• [Goal]:
How does the data below read from its first line through the line containing "LENGTH = 2.743"? Print those lines exactly.

• [Working data]:
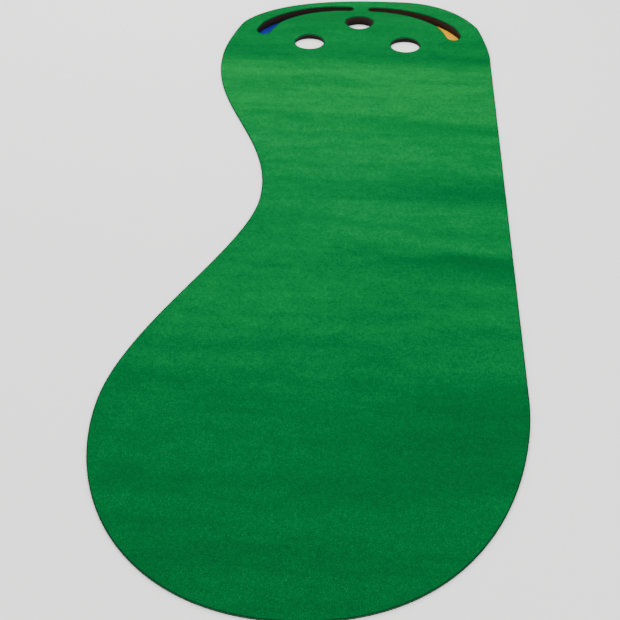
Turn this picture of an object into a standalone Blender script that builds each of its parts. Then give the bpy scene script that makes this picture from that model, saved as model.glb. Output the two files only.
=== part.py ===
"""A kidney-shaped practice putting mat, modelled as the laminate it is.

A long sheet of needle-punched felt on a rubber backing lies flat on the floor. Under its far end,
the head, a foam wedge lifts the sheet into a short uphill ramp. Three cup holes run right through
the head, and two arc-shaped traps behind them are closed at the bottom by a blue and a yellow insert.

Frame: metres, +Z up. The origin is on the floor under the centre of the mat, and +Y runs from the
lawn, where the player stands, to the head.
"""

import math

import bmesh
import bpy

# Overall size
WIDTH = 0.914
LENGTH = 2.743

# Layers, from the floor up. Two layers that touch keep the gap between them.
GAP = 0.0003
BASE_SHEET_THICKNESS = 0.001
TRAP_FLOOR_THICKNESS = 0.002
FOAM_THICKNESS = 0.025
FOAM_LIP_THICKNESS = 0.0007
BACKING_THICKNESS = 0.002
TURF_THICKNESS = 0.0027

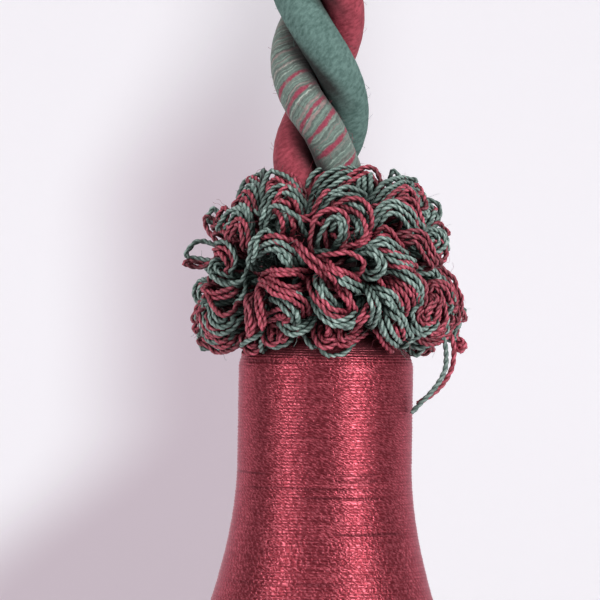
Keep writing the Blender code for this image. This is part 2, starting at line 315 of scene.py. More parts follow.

• [Solution to the exercise]:
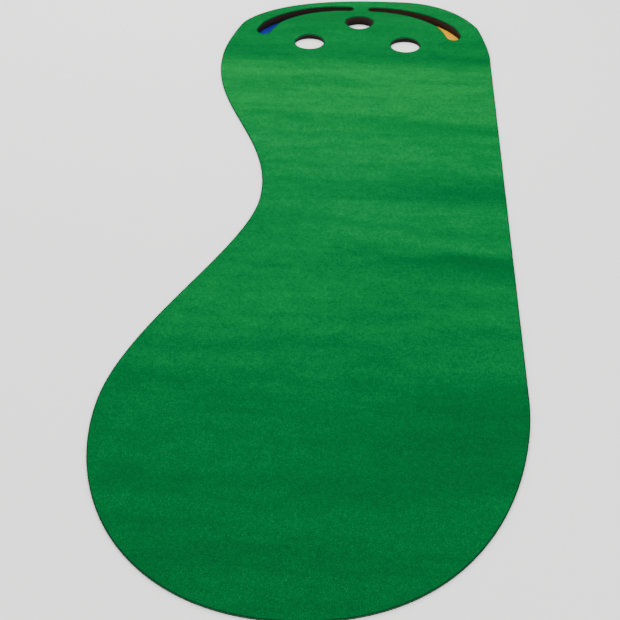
Turn this picture of an object into a standalone Blender script that builds each of its parts. Then give the bpy scene script that makes this picture from that model, saved as model.glb. Output the two files only.
=== part.py ===
"""A kidney-shaped practice putting mat, modelled as the laminate it is.

A long sheet of needle-punched felt on a rubber backing lies flat on the floor. Under its far end,
the head, a foam wedge lifts the sheet into a short uphill ramp. Three cup holes run right through
the head, and two arc-shaped traps behind them are closed at the bottom by a blue and a yellow insert.

Frame: metres, +Z up. The origin is on the floor under the centre of the mat, and +Y runs from the
lawn, where the player stands, to the head.
"""

import math

import bmesh
import bpy

# Overall size
WIDTH = 0.914
LENGTH = 2.743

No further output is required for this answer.